Q: If you don’t mind sharing, what’s the budget and financing process for the film?
A: It’s all privately-financed, so I partnered with producers that are L.A. based. So they have producers and financiers that they work with, and they said ‘hey we have this movie, it’ll be great, trust us.’ So they’re part of various production companies, not big studios, so they’re pretty much involved in the indie world. So they’re able to get the money and we went and made it. Our movie’s made for well under a million dollars.
Q: You mentioned that your film is like a puzzle. What do you want the viewers to get out of your movie, or what do you intend it to be for the viewers?

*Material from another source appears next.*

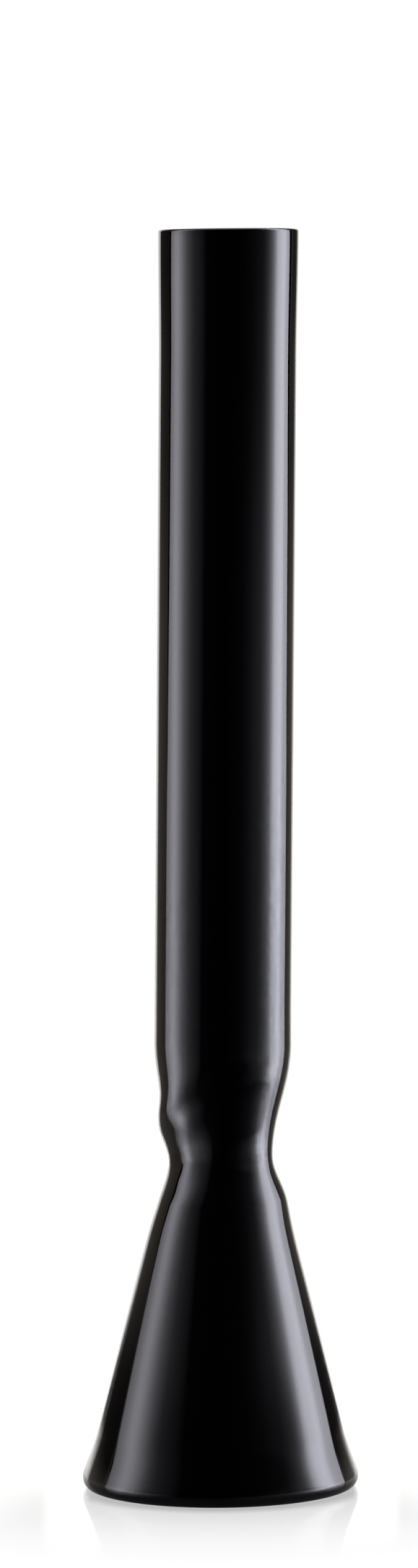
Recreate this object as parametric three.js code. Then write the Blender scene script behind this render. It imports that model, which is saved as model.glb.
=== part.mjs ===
// A tall vase of polished black crystal glass, standing upright. A straight blown tube
// is joined hot to a hollow cone-shaped foot, and the waist where they meet is pressed
// by hand while it is soft, which leaves folds on its left side.
//
// Units are millimetres and +Z is up. The origin is the centre of the base, on the
// plane that the vase stands on. The folds face -X, and the front faces -Y.
import * as THREE from 'three';

const { degToRad, radToDeg, euclideanModulo, smoothstep } = THREE.MathUtils;

// Heights, from the plane that the vase stands on
const HEIGHT = 600;
const WAIST_HEIGHT = 158.5;
const FLARE_HEIGHT = 27;

// Lengths along the vase: from the rim down to where the mouth begins to open, from the
// waist up to the straight tube, and from the waist down to the cone
const MOUTH_LENGTH = 62;
const SHOULDER_LENGTH = 55.5;
const HIP_LENGTH = 21;

// Outside radii, from the rim down to the base
const RIM_RADIUS = 33.5;
const TUBE_RADIUS = 32.9;
const WAIST_RADIUS = 24.7;
const HIP_RADIUS = 31;
const FLARE_RADIUS = 59;
const BASE_RADIUS = 66;

// How far the middle of the cone swells out past a straight side
const CONE_SWELL = 0.25;

// Thickness of the glass, measured level through the wall
const RIM_WALL = 2.6;
const TUBE_WALL = 3;
const WAIST_WALL = 4.6;
const CONE_WALL = 3.8;
const FLOOR_THICKNESS = 8;

// Rounding of the rim, of the base and of the corner inside the base
const RIM_OUTER_ROUND = 1.2;
const RIM_INNER_ROUND = 0.7;
const BASE_ROUND_WIDTH = 3.4;
const BASE_ROUND_HEIGHT = 5;
const BASE_FLARE_ANGLE = degToRad(18);
const FLOOR_CORNER = 18;

// Underside: the flat ring that it stands on, the hollow within the ring, and the
// polished dimple where the blowing iron was broken off
const STANDING_RING_WIDTH = 7;
const PUNT_DEPTH = 3.2;
const PONTIL_RADIUS = 13;
const PONTIL_DEPTH = 1.2;

// The foot leans a little to the right, and the tube a little more. Carried on down, the
// tube's axis would meet the upright over the middle of the base at the pivot's height.
const FOOT_LEAN = degToRad(0.53);
const TUBE_LEAN = degToRad(0.885);
const TUBE_PIVOT_HEIGHT = 38.8;

// Folds of the waist. Each is a soft swelling of the wall, or a hollow where its push is
// negative. rise is its height above the waist, bearing its direction in degrees from
// +X towards +Y, reachUp how far it reaches up and down, and reachRound how many
// degrees it reaches round the wall. climb is how far it rises for each degree round.
const FOLDS = [
  // The big fold, which climbs from the left side towards the front
  { rise: 14, bearing: 170, push: 5, reachUp: 9, reachRound: 45, climb: 0.2 },
  // The hollows over it, on the left and at the front, with a small lump in the front one
  { rise: 25, bearing: 175, push: -1, reachUp: 7, reachRound: 50, climb: 0 },
  { rise: 28, bearing: 240, push: -1.8, reachUp: 5.5, reachRound: 35, climb: 0.3 },
  { rise: 23, bearing: 235, push: 0.7, reachUp: 5, reachRound: 12, climb: 0.2 },
  // The crease that runs down across the big fold from the left to the front
  { rise: 15, bearing: 200, push: -0.7, reachUp: 4.5, reachRound: 18, climb: 0 },
  { rise: 9, bearing: 220, push: -0.8, reachUp: 4, reachRound: 18, climb: 0 },
  // The two thumb prints under it, beside the narrowest place
  { rise: 1, bearing: 208, push: -2, reachUp: 5, reachRound: 16, climb: 0 },
  { rise: 4, bearing: 242, push: -1.5, reachUp: 9, reachRound: 15, climb: 0 },
  // The shoulder, fuller on the right
  { rise: 38, bearing: 0, push: 0.5, reachUp: 10, reachRound: 60, climb: 0 },
  // The top of the foot, drawn in on the left and swollen on the right
  { rise: -21, bearing: 160, push: -1, reachUp: 8.5, reachRound: 70, climb: 0.15 },
  { rise: -15, bearing: -10, push: 1, reachUp: 9, reachRound: 30, climb: -0.25 },
];

// Facets round the vase, and along its curves
const ROUND_STEPS = 56;
const SHOULDER_STEPS = 24;
const HIP_STEPS = 11;
const STRAIGHT_STEPS = 4;
const CURVE_STEPS = 5;
const EDGE_STEPS = 3;

const GLASS_COLOUR = 0x050506;

/** A point of an outline, by its distance from the axis and its height. */
const at = (radius, height) => new THREE.Vector2(radius, height);

const line = (from, to) => new THREE.LineCurve(from, to);

/** A smooth curve with the slope given at each end, as radius gained for height gained. */
function flowing(from, to, fromSlope, toSlope) {
  const third = (to.y - from.y) / 3;
  const leaving = at(from.x + fromSlope * third, from.y + third);
  const arriving = at(to.x - toSlope * third, to.y - third);
  return new THREE.CubicBezierCurve(from, leaving, arriving, to);
}

/** A soft bend from one point to another, towards the corner between them. */
const bend = (from, corner, to) => new THREE.QuadraticBezierCurve(from, corner, to);

/** An arc about a centre, round or oval, between two angles measured up from level. */
function arc(centre, width, height, fromAngle, toAngle) {
  const clockwise = toAngle < fromAngle;
  return new THREE.EllipseCurve(centre.x, centre.y, width, height, fromAngle, toAngle, clockwise);
}

/** Joins curves end to end into one outline, each with its own number of steps. */
function outline(...stretches) {
  const points = [];
  for (const [curve, steps] of stretches) {
    const stretch = curve.getPoints(steps);
    const isFirst = points.length === 0;
    points.push(...(isFirst ? stretch : stretch.slice(1)));
  }
  return points;
}

/** How far the folds push the wall out at a height and a bearing. */
function pushOfFolds(height, bearing) {
  let push = 0;
  for (const fold of FOLDS) {
    const turn = euclideanModulo(bearing - fold.bearing + 180, 360) - 180;
    const crest = WAIST_HEIGHT + fold.rise + fold.climb * turn;
    const up = (height - crest) / fold.reachUp;
    const round = turn / fold.reachRound;
    push += fold.push * Math.exp(-(up * up + round * round) / 2);
  }
  return push;
}

/** How far the wall has moved to the right at a height, because the vase leans. */
function leanAt(height) {
  const share = smoothstep(height, WAIST_HEIGHT - HIP_LENGTH, WAIST_HEIGHT + SHOULDER_LENGTH);
  const footShift = Math.tan(FOOT_LEAN) * height;
  const tubeShift = Math.tan(TUBE_LEAN) * (height - TUBE_PIVOT_HEIGHT);
  return footShift + share * (tubeShift - footShift);
}

/** Spins an outline into a blown shape, and gives its wall what was left by hand. */
function blow(points) {
  const geometry = new THREE.LatheGeometry(points, ROUND_STEPS);
  geometry.rotateX(Math.PI / 2);
  const position = geometry.attributes.position;
  for (let i = 0; i < position.count; i += 1) {
    const [x, y, z] = [position.getX(i), position.getY(i), position.getZ(i)];
    const bearing = Math.atan2(y, x);
    const radius = Math.hypot(x, y) + pushOfFolds(z, radToDeg(bearing));
    const right = radius * Math.cos(bearing) + leanAt(z);
    const back = radius * Math.sin(bearing);
    position.setXYZ(i, right, back, z);
  }
  geometry.computeVertexNormals();
  return geometry;
}

/** The tube, open at both ends: its outline runs up the outside and down the inside. */
function makeTube() {
  const shoulderHeight = WAIST_HEIGHT + SHOULDER_LENGTH;
  const mouthHeight = HEIGHT - MOUTH_LENGTH;
  const boreRadius = TUBE_RADIUS - TUBE_WALL;
  const rimBore = RIM_RADIUS - RIM_WALL;
  const outerRound = at(RIM_RADIUS - RIM_OUTER_ROUND, HEIGHT - RIM_OUTER_ROUND);
  const innerRound = at(rimBore + RIM_INNER_ROUND, HEIGHT - RIM_INNER_ROUND);

  const seamInside = at(WAIST_RADIUS - WAIST_WALL, WAIST_HEIGHT);
  const seamOutside = at(WAIST_RADIUS, WAIST_HEIGHT);
  const shoulderOutside = at(TUBE_RADIUS, shoulderHeight);
  const mouthOutside = at(TUBE_RADIUS, mouthHeight);
  const rimOutside = at(RIM_RADIUS, outerRound.y);
  const rimInside = at(rimBore, innerRound.y);
  const mouthInside = at(boreRadius, mouthHeight);
  const shoulderInside = at(boreRadius, shoulderHeight);

  return blow(outline(
    [line(seamInside, seamOutside), 1],
    [flowing(seamOutside, shoulderOutside, 0, 0), SHOULDER_STEPS],
    [line(shoulderOutside, mouthOutside), STRAIGHT_STEPS],
    [flowing(mouthOutside, rimOutside, 0, 0), CURVE_STEPS],
    [arc(outerRound, RIM_OUTER_ROUND, RIM_OUTER_ROUND, 0, Math.PI / 2), EDGE_STEPS],
    [line(at(outerRound.x, HEIGHT), at(innerRound.x, HEIGHT)), 1],
    [arc(innerRound, RIM_INNER_ROUND, RIM_INNER_ROUND, Math.PI / 2, Math.PI), EDGE_STEPS],
    [flowing(rimInside, mouthInside, 0, 0), CURVE_STEPS],
    [line(mouthInside, shoulderInside), STRAIGHT_STEPS],
    [flowing(shoulderInside, seamInside, 0, 0), SHOULDER_STEPS],
  ));
}

/** The foot: its outline runs from the axis under the base, up the outside, down the
 * inside of the cone, and back to the axis along the floor. */
function makeFoot() {
  const hipHeight = WAIST_HEIGHT - HIP_LENGTH;
  const halfCone = (hipHeight - FLARE_HEIGHT) / 2;
  const coneMiddle = at((HIP_RADIUS + FLARE_RADIUS) / 2 + 2 * CONE_SWELL, hipHeight - halfCone);
  const upperSlope = (HIP_RADIUS - coneMiddle.x) / halfCone;
  const lowerSlope = (coneMiddle.x - FLARE_RADIUS) / halfCone;
  const flareSlope = -Math.tan(BASE_FLARE_ANGLE);
  const baseRound = at(BASE_RADIUS - BASE_ROUND_WIDTH, BASE_ROUND_HEIGHT);
  const roundTopAngle = Math.atan(-flareSlope * BASE_ROUND_HEIGHT / BASE_ROUND_WIDTH);
  const ringInside = at(baseRound.x - STANDING_RING_WIDTH, 0);
  const pontilEdge = at(PONTIL_RADIUS, PUNT_DEPTH);
  const pontilTop = at(0, PUNT_DEPTH + PONTIL_DEPTH);

  const roundTop = at(
    baseRound.x + BASE_ROUND_WIDTH * Math.cos(roundTopAngle),
    baseRound.y + BASE_ROUND_HEIGHT * Math.sin(roundTopAngle),
  );
  const flareOutside = at(FLARE_RADIUS, FLARE_HEIGHT);
  const hipOutside = at(HIP_RADIUS, hipHeight);
  const seamOutside = at(WAIST_RADIUS, WAIST_HEIGHT);
  const seamInside = at(WAIST_RADIUS - WAIST_WALL, WAIST_HEIGHT);
  const hipInside = at(HIP_RADIUS - CONE_WALL, hipHeight);
  const middleInside = at(coneMiddle.x - CONE_WALL, coneMiddle.y);
  const flareInside = at(FLARE_RADIUS - CONE_WALL, FLARE_HEIGHT);
  const floorCorner = at(
    flareInside.x + lowerSlope * (FLOOR_THICKNESS - FLARE_HEIGHT),
    FLOOR_THICKNESS,
  );
  const floorEdge = at(floorCorner.x - FLOOR_CORNER, FLOOR_THICKNESS);

  return blow(outline(
    [bend(pontilTop, at(PONTIL_RADIUS / 2, pontilTop.y), pontilEdge), EDGE_STEPS],
    [bend(pontilEdge, at(ringInside.x / 2, PUNT_DEPTH), ringInside), CURVE_STEPS],
    [line(ringInside, at(baseRound.x, 0)), 1],
    [arc(baseRound, BASE_ROUND_WIDTH, BASE_ROUND_HEIGHT, -Math.PI / 2, 0), CURVE_STEPS],
    [arc(baseRound, BASE_ROUND_WIDTH, BASE_ROUND_HEIGHT, 0, roundTopAngle), 2],
    [flowing(roundTop, flareOutside, flareSlope, lowerSlope), CURVE_STEPS],
    [bend(flareOutside, coneMiddle, hipOutside), STRAIGHT_STEPS],
    [flowing(hipOutside, seamOutside, upperSlope, 0), HIP_STEPS],
    [line(seamOutside, seamInside), 1],
    [flowing(seamInside, hipInside, 0, upperSlope), HIP_STEPS],
    [bend(hipInside, middleInside, flareInside), STRAIGHT_STEPS],
    [bend(flareInside, floorCorner, floorEdge), CURVE_STEPS],
    [line(floorEdge, at(0, FLOOR_THICKNESS)), 1],
  ));
}

/** A named piece of the vase, with its own polished black glass. */
function glassPiece(name, geometry) {
  const glass = new THREE.MeshStandardMaterial({
    color: GLASS_COLOUR,
    roughness: 0.04,
    metalness: 0,
  });
  const piece = new THREE.Mesh(geometry, glass);
  piece.name = name;
  return piece;
}

const vase = new THREE.Group();
vase.add(glassPiece('tube', makeTube()));
vase.add(glassPiece('foot', makeFoot()));

export default vase;
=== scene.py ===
"""A tall vase of polished black crystal glass, standing on a glossy white table.

A straight blown tube is joined to a hollow cone-shaped foot at a waist that was pressed by
hand. Both pieces are remade here as fine meshes on the same sizes as the solids. Lengths
are in metres, angles in degrees, +Z is up, the folds face -X and the camera looks along +Y.
"""

import math

import bpy
from mathutils import Matrix


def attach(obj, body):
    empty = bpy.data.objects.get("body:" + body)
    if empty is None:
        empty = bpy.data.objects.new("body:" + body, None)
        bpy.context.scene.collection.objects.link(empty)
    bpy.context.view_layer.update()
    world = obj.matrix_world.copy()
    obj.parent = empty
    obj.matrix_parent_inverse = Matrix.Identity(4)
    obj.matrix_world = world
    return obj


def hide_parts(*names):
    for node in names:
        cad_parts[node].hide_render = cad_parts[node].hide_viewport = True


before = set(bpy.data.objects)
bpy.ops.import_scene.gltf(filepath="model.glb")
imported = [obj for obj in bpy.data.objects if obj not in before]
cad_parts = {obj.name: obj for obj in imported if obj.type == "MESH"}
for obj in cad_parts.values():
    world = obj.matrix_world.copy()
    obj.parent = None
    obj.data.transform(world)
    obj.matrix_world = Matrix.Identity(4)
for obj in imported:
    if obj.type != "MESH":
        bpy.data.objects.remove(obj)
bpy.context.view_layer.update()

MM = 0.001

# Heights, and lengths along the vase
HEIGHT = 600 * MM
WAIST_HEIGHT = 158.5 * MM
FLARE_HEIGHT = 27 * MM
MOUTH_LENGTH = 62 * MM
SHOULDER_LENGTH = 55.5 * MM
HIP_LENGTH = 21 * MM

# Outside radii, from the rim down to the base
RIM_RADIUS = 33.5 * MM
TUBE_RADIUS = 32.9 * MM
WAIST_RADIUS = 24.7 * MM
HIP_RADIUS = 31 * MM
FLARE_RADIUS = 59 * MM
BASE_RADIUS = 66 * MM

# How far the middle of the cone swells out past a straight side
CONE_SWELL = 0.25 * MM

# Thickness of the glass
RIM_WALL = 2.6 * MM
TUBE_WALL = 3 * MM
WAIST_WALL = 4.6 * MM
CONE_WALL = 3.8 * MM
FLOOR_THICKNESS = 8 * MM

# Rounding of the edges, and the underside
RIM_OUTER_ROUND = 1.2 * MM
RIM_INNER_ROUND = 0.7 * MM
BASE_ROUND_WIDTH = 3.4 * MM
BASE_ROUND_HEIGHT = 5 * MM
BASE_FLARE_ANGLE = 18
FLOOR_CORNER = 18 * MM
STANDING_RING_WIDTH = 7 * MM
PUNT_DEPTH = 3.2 * MM
PONTIL_RADIUS = 13 * MM
PONTIL_DEPTH = 1.2 * MM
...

A: Going into it, and all the way into the process even up until now, I want people to watch it and after that they’d have a conversation afterward about their own interpretation. Because there are multiple interpretations that they can get out of this film. For me, I enjoy movies that aren’t wrapped up in a neat bow at the end and hand you the ending on a silver plater. Nothing wrong with those movies, in fact most movies are that way, y’know, nice resolution. But I really like movies that challenge the audience and say ‘we’re not going to connect the dots for you, you have to pay attention and come to your own conclusion at the end and then hopefully talk to someone else who perhaps have a different interpretation of it.
I also love movies that has those *refrigerator moments.* It’s when you watch a movie and you enjoyed it but something sticks with you. Then you find yourself a couple of nights later at 2 am, you can’t sleep, then you’re staring at your refrigerator looking for a snack and go ‘oh that’s what that meant’ or ‘ oh I get that now’ I love movies that live beyond the time you watch it and I find that it’s frustrating for people. Now that the film’s out internationally, and of course some are illegally downloading it, I’m getting angry tweets from people. Some said ‘how could you forget to write an ending?’ and I said, ‘well that wasn’t quite THAT, but there’s been a history of movies that didn’t get wrapped up in a pretty neat bow.